Start

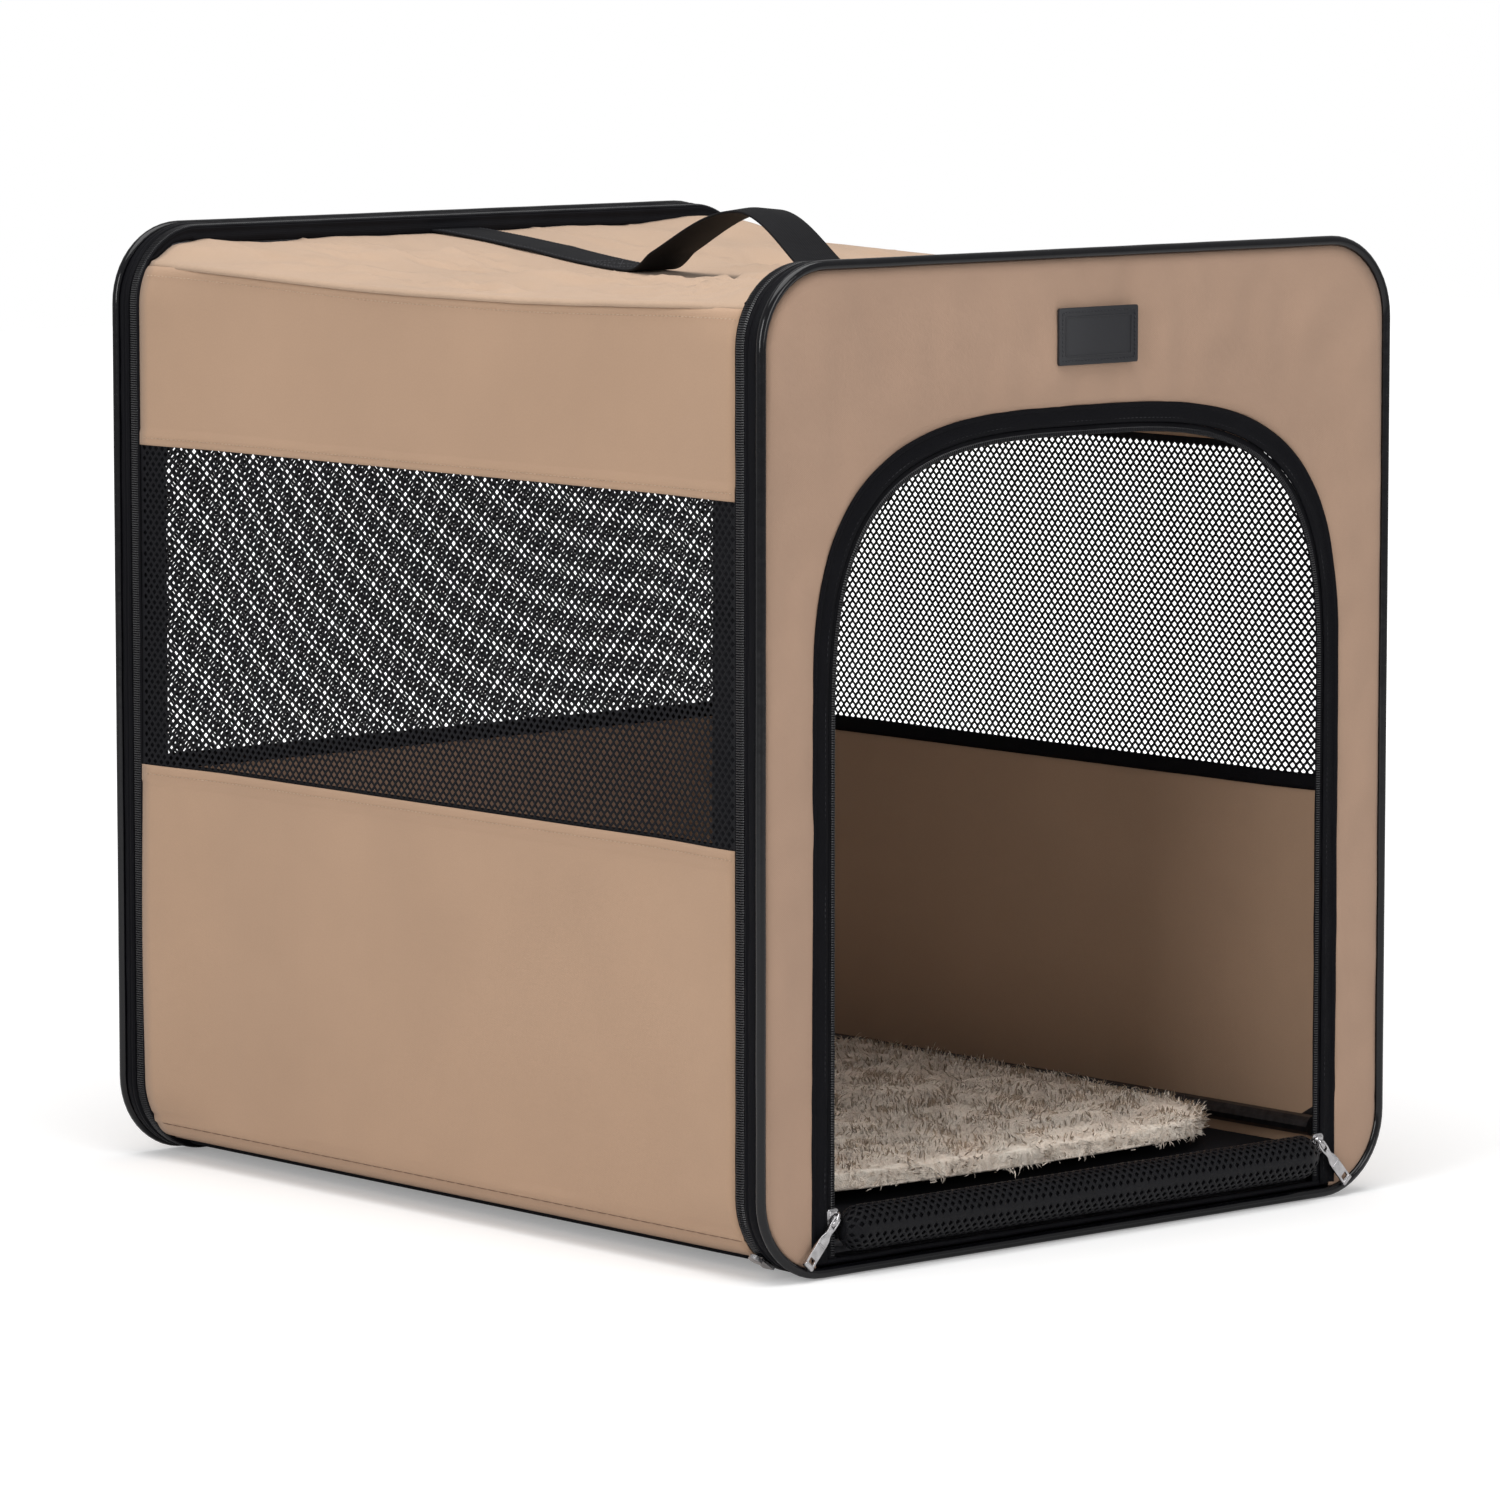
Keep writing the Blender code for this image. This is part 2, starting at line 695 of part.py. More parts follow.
def build_handle():
    """Webbing sewn along the top, with a carrying loop in the middle."""
    base = wall_top + touch_gap
    middle = (loop_rear - loop_front) / 2
    reach = (loop_rear + loop_front) / 2
    line = [(-cloth_end, base)]
    for n in range(loop_steps + 1):
        along = 2 * n / loop_steps - 1
        lift = (0.5 + 0.5 * math.cos(math.pi * along)) ** loop_fullness
        line.append((middle + reach * along, base + loop_rise * lift))
    line.append((cloth_end, base))
    upper = []
    for n, (y, z) in enumerate(line):
        before, after = line[max(n - 1, 0)], line[min(n + 1, len(line) - 1)]
        run = Vector((after[0] - before[0], after[1] - before[1])).normalized()
        upper.append((y - run.y * strap_thickness, z + run.x * strap_thickness))
    strap = plate("handle_strap", [line + upper[::-1]], strap_width)
    strap.rotation_euler = (math.pi / 2, 0, math.pi / 2)
    keep(strap, "top", BLACK, 0.8)


def build_label():
    half = Half("front", "upper")
    middle = label_z - knee_height
    low, high = middle - label_height / 2, middle + label_height / 2
    left, right = label_x - label_width / 2, label_x + label_width / 2
    loop = [(left, low), (right, low), (right, high), (left, high)]
    back = panel_front + touch_gap
    keep(half.flat("label_patch", [loop], back + label_thickness, back), half.body, BLACK, 0.7)


def slider_shape(name, slot_from, slot_to, front, back, turn):
    """A slider in its own space: X across, Y out of the zip (outwards is minus), Z along the teeth.

    Its lug and pin are turned towards where the pull hangs.
    """
    reach = slider_width / 2
    body = box(name, (-reach, -front, -slider_length / 2), (reach, -back, slider_length / 2))
    root = -front + slider_wall / 2
    lug = box(name + "_lug", (-lug_half, -front - lug_reach, -lug_reach), (lug_half, root, lug_reach))
    axle = -front - lug_reach + pull_pin_diameter
    pin_reach = lug_half + touch_gap + prong_width
    pin = cylinder(name + "_pin", (-pin_reach, axle, 0), (pin_reach, axle, 0), pull_pin_diameter / 2, 10)
    lug.rotation_euler.y += turn
    pin.rotation_euler.y += turn
    slot_low = (slot_from, -front + slider_wall, -slider_length)
    slot = box(name + "_slot", slot_low, (slot_to, -back - slider_wall, slider_length))
    body = solid(combine(body, [lug, pin], "UNION"))
    return solid(combine(body, [slot], "DIFFERENCE")), axle


def pull_shape(name, axle):
    """A pull tab that hangs from a slider's pin: two prongs, then a plain tab."""
    inner = lug_half + touch_gap
    outer = inner + prong_width
    wide = pull_width / 2
    head = pull_pin_diameter
    shoulder = -lug_reach - head
    tab = [(-outer, head), (-inner, head), (-inner, shoulder)]
    tab += [(inner, shoulder), (inner, head), (outer, head)]
    tab += [(outer, shoulder), (wide, shoulder - head)]
    tab += arc((0, wide - pull_length), wide, 0, -180, 6)
    tab += [(-wide, shoulder - head), (-outer, shoulder)]
    obj = plate(name, [tab], 2 * head)
    obj.rotation_euler = (math.pi / 2, 0, 0)
    obj.location = (0, axle, 0)
    obj = solid(obj)
    hole = pull_pin_diameter / 2 + touch_gap
    bore = cylinder(name + "_bore", (-2 * outer, axle, 0), (2 * outer, axle, 0), hole, 10)
    thin = box(
        name + "_thin",
        (-pull_width, axle + pull_thickness / 2, -pull_length - overrun),
        (pull_width, axle + 2 * head, shoulder - head),
    )
    combine(obj, [bore, thin], "DIFFERENCE")
    return solid(obj)


def place(obj, origin, location, turn):
    """Puts a finished small piece at its spot, turned about Y, with its origin where said."""
    obj.data.transform(Matrix.Translation(-Vector(origin)) @ obj.matrix_world)
    turned = Matrix.Rotation(turn, 4, "Y") @ Matrix.Translation(origin)
    obj.matrix_world = Matrix.Translation(location) @ turned


def build_sliders():
    """Door sliders with their pulls, and the slider on the front cover's own zip."""
    front = binding_front + touch_gap + slider_wall
    back = binding_front - chain_thickness - touch_gap - slider_wall
    for side, sign in (("left", -1), ("right", 1)):
        name = f"door_slider_{side}"
        edge = chain_width / 2 + touch_gap
        slot = sorted((-sign * edge, sign * slider_width))
        turn = -sign * math.radians(pull_turn)
        slider, axle = slider_shape(name, slot[0], slot[1], front, back, turn)
        spot = (sign * chain_middle, 0, door_slider_height)
        place(slider, (0, 0, 0), spot, 0)
        keep(slider, f"door_slider_{side}", STEEL, 0.3, 1.0)
        pull = pull_shape(f"door_pull_{side}", axle)
        place(pull, (0, axle, 0), spot, turn)
        keep(pull, f"door_pull_{side}", STEEL, 0.3, 1.0)
        hang(pull, slider)

    turn = math.radians(gusset_slider_angle)
    ring = corner_radius - gusset_inset + zip_proud
    seat = ring + touch_gap
    wide = slider_width / 2
    end = slider_length / 2
    body = box("cover_slider", (-end, -wide, seat), (end, wide, seat + slider_wall))
    disc_start = (end, 0, seat + slider_wall / 2)
    disc_stop = (end, 0, seat + 2 * slider_wall)
    disc = cylinder("cover_pull", disc_start, disc_stop, gusset_pull_diameter / 2, 16)
    body = solid(combine(body, [disc], "UNION"))
    spot = (-(half_width - corner_radius), -(zip_front - zip_depth / 2), sole_gap + corner_radius)
    place(body, (0, 0, 0), spot, -(math.pi / 2 + turn))
    keep(body, "cover_slider", STEEL, 0.3, 1.0)


def hang(obj, parent):
    """Makes one object follow another from where both stand."""
    bpy.context.view_layer.update()
    obj.parent = parent
    obj.matrix_parent_inverse = parent.matrix_world.inverted()


def pivot(body, out, z, carrier):
    """An empty on a hinge's axis, which carries every piece of one moving body."""
    empty = bpy.data.objects.new(f"{body}_pivot", None)
    crate.objects.link(empty)
    empty.location = (0, out, z)
    if carrier:
        hang(empty, carrier)
    for piece in bodies[body]:
        hang(piece, empty)
    return empty


def build_pivots():
    """Front and rear ends turn on the base rails, fold at the knee, and carry the top rails."""
    for end, side in (("front", -1), ("rear", 1)):
        lower = pivot(f"{end}_lower", side * tube_depth, base_hinge_height, None)
        upper = pivot(f"{end}_upper", side * knee_depth, knee_height, lower)
        if end == "front":
            pivot("top", side * tube_depth, top_hinge_height, upper)
            for name in ("door_slider_left", "door_slider_right", "cover_slider"):
                hang(bodies[name][0], lower)


sides = (("left", -1), ("right", 1))
for end in ("front", "rear"):
    for half in (Half(end, "lower"), Half(end, "upper")):
        build_cover(half)
        build_frame(half)
        for side, sign in sides:
            build_elbow(half, side, sign)
    for side, sign in sides:
        build_knee_pin(Half(end, "lower"), side, sign)
for side, sign in sides:
    build_rail("base", base_hinge_height, base_rail_height, side, sign)
    build_rail("top", top_hinge_height, top_rail_height, side, sign)
build_front_panels()
build_doorway()
build_roll()
build_rear_panels()
build_walls()
build_top()
build_floor()
build_handle()
build_label()
build_sliders()
build_pivots()
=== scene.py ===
"""Looks of the soft folding dog crate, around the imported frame."""
import json
import math

import bmesh
import bpy
import numpy as np
from mathutils import Matrix, Vector, noise


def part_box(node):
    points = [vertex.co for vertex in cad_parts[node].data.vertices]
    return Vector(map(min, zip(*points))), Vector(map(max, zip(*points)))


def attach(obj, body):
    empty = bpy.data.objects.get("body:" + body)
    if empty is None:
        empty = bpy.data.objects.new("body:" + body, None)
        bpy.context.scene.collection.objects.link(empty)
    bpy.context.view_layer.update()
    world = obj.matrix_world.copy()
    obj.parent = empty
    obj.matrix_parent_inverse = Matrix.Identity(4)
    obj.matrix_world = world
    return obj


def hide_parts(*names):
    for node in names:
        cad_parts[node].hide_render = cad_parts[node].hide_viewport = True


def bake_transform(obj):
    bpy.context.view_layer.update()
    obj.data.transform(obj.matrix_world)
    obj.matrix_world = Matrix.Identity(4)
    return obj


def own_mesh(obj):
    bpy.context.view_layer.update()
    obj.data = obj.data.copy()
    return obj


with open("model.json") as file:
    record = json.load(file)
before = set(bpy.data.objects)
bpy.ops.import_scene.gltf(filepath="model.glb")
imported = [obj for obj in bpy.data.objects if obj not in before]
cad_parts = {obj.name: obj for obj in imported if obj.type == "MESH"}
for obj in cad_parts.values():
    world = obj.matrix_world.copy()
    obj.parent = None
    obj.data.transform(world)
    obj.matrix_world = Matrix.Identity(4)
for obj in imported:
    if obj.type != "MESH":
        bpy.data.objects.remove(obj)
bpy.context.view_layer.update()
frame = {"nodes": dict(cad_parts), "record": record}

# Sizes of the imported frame, in metres
HALF_WIDTH = 0.254
SOLE = 0.0005
HEIGHT = 0.584
CORNER = 0.050
COVER_FACE = 0.302
COVER_MIDDLE = 0.302
PIPING_RADIUS = 0.003
CLOTH_END = 0.2795
WALL = 0.246
WALL_TOP = 0.555
WALL_BOTTOM = 0.0290
WALL_CURL = 0.018
WINDOW_BOTTOM = 0.249
WINDOW_TOP = 0.448
DOOR_HALF = 0.212
DOOR_SHOULDER = 0.303
DOOR_TOP = 0.492
DOOR_ROUND = 3.3
DOOR_SILL = 0.0091
BINDING = 0.012
STRAP_WIDTH = 0.038
LOOP_FRONT = -0.090
LOOP_REAR = 0.097
LOOP_CREST = -0.012
LOOP_RISE = 0.0380
PAD_REACH = 0.2203
PAD_TOP = 0.028
PAD_UNDER = 0.0062
SLIDER_X = 0.19745
SLIDER_Z = 0.034
SLIDER_AXLE = 0.30675
PULL_TURN = 42
PULL_LENGTH = 0.0335
CLOTH_THICKNESS = 0.0008
COIL_PITCH = 0.00145
COVER_SEAM = 0.0053
EDGING_WIDTH = 0.0215
BLADES = 60000

# The net's cell: distance along a row, and between rows, which are staggered
NET_STEP = 0.0057
NET_ROW = 0.0033
REAR_NET_STEP = 0.0056
REAR_NET_ROW = 0.0033
NET_HOLE = 0.585
NET_RIDGE = 0.0003

# The photo's camera: metres, degrees and the lens in millimetres
CAMERA_PLACE = (-3.128, -3.5733, 0.8216)
CAMERA_PITCH = 6.71
CAMERA_AZIMUTH = 41.25
CAMERA_LENS = 186.4

TAN = (0.440, 0.288, 0.192)
# The end covers' tan: the sides' cloth painted darker, as painted shade on the ends
TAN_COVER_PAINTED_SHADE = (0.402, 0.265, 0.188)
BLACK = (0.0075, 0.0075, 0.0095)


def nodes_of(name):
    made = bpy.data.materials.new(name)
    made.use_nodes = True
    tree = made.node_tree
    return made, tree, tree.nodes["Principled BSDF"]


def settle(node, **inputs):
    """Sets a node's inputs by name, where an underscore stands for a space."""
    for key, value in inputs.items():
        node.inputs[key.replace("_", " ")].default_value = value
    return node


def add(tree, kind, **inputs):
    return settle(tree.nodes.new(kind), **inputs)


def maths(tree, operation, a, b=0.0):
    node = tree.nodes.new("ShaderNodeMath")
    node.operation = operation
    for socket, value in ((node.inputs[0], a), (node.inputs[1], b)):
        if isinstance(value, (int, float)):
            socket.default_value = value
        else:
            tree.links.new(value, socket)
    return node.outputs[0]


def weighted(tree, first, *others):
    """The sum of (value, weight) pairs."""
    value = maths(tree, "MULTIPLY", *first)
    return maths(tree, "ADD", value, weighted(tree, *others)) if others else value


def sine_size(tree, value, rate):
    """The size of a sine, which falls to zero between threads or cords."""
    return maths(tree, "ABSOLUTE", maths(tree, "SINE", maths(tree, "MULTIPLY", value, rate)))


def metres(tree, scale):
    """The UV map in metres, scaled, as a vector output."""
    uv = tree.nodes.new("ShaderNodeUVMap")
    uv.uv_map = "metres"
    mapping = add(tree, "ShaderNodeMapping", Scale=(scale, scale, scale))
    tree.links.new(uv.outputs["UV"], mapping.inputs["Vector"])
    return mapping.outputs["Vector"]


def objects(tree, scale):
    """The object's own coordinates, scaled."""
    where = tree.nodes.new("ShaderNodeTexCoord")
    mapping = add(tree, "ShaderNodeMapping", Scale=(scale, scale, scale))
    tree.links.new(where.outputs["Object"], mapping.inputs["Vector"])
    return mapping.outputs["Vector"]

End

#### PROBLEM DESCRIPTION:
Work out how many lines of the material above contain the word "data", then give only that figure.

#### EXERCISE RESULT:
12